For office displays, 1,000:1 to 3,000:1 can feel clean and readable. For dark games, OLED, VA, or mini-LED with strong local dimming can feel much more immersive, especially when the room lighting is controlled.

Why Bright Rooms Wash Out Blacks

Ambient light reflects off the panel surface. That reflected light adds brightness to dark areas, so black no longer appears truly black. The result is lower perceived contrast, flatter depth, and less separation between shadow details.

This is why a monitor that looks punchy at night can look dull beside a sunny window. The panel did not get worse; the viewing environment raised the visible black level.

2: When Sunlight Overpowers Your Display

For example, if a screen’s black level appears to rise from 0.3 nits to 1.0 nit because of reflections, a 300-nit white no longer feels like 1,000:1. It feels closer to 300:1. That is a major visual downgrade for dark maps, cinematic scenes, spreadsheets with subtle grid lines, and photo editing.

Display contrast is often discussed as the gap between the brightest white and darkest black, but ambient contrast ratio is the version that matters most in actual rooms.

Bias Lighting Can Improve Perceived Comfort

A completely dark room is not always ideal. When the screen is the only bright object, your eyes constantly adapt between the display and the surrounding darkness. That can make bright highlights feel harsher and dark detail harder to judge over long sessions.

Soft bias lighting behind the monitor reduces that extreme brightness jump. It can make the screen feel more comfortable and help perceived contrast by giving your eyes a steadier reference point.

3: Improving Visual Comfort with Bias Lighting

For gaming, use a low, indirect glow behind the display rather than bright colored light shining toward your eyes. For productivity, a neutral white bias light works better than saturated color because it keeps documents, charts, and creative work visually honest.

Bias lighting can help comfort and perceived depth, but too much light in front of the screen still causes glare and lowers contrast.

Best Setup for Gaming, Office, and Portable Screens

For competitive gaming, control reflections first. A higher-contrast panel helps, but a glossy screen facing a window can erase the advantage. Keep lighting behind or beside the monitor, not aimed at the panel.

For office productivity, prioritize readable contrast over maximum brightness. If whites feel harsh, lower brightness slightly, then check that dark gray text and grid lines are still visible. Misadjusted brightness can crush shadow detail, while aggressive contrast can clip highlights.

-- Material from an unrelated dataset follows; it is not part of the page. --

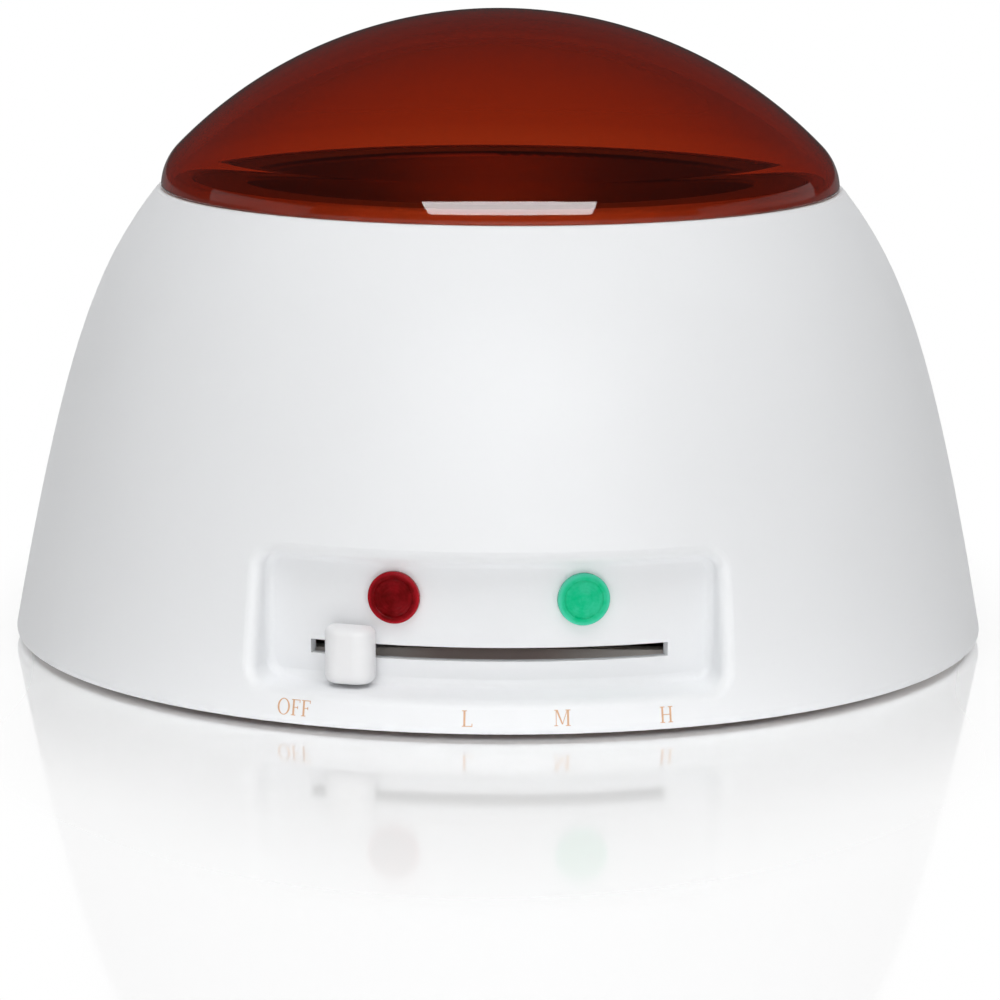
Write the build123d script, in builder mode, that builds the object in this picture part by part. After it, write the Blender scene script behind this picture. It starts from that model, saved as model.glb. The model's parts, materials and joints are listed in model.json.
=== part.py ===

For portable smart screens, ambient light is even more important. Smaller displays move between cafes, conference rooms, flights, and bright workspaces, so coating quality and brightness can matter as much as the advertised contrast number. Many everyday LCD monitors sit in the 1,000:1 to 3,000:1 range, but reflections decide how much of that you actually see.

Quick setup checklist:

  • Place the screen perpendicular to windows when possible.
  • Use soft bias lighting behind the display for night work.
  • Avoid lamps aimed directly at the panel.
  • Raise brightness in bright rooms, but stop before whites feel glaring.
  • Judge contrast with real content, not only spec-sheet numbers.

4: Optimal Monitor Placement for Any Environment

The Practical Takeaway

Ambient light does not change a monitor’s hardware contrast ratio, but it absolutely changes perceived contrast. The best image comes from matching the display to the room: strong native contrast, enough brightness, low reflections, and controlled lighting.

For a gaming or productivity setup, think beyond the panel spec. A well-lit desk can make a midrange screen look sharper, while a poor lighting layout can make a premium display feel washed out.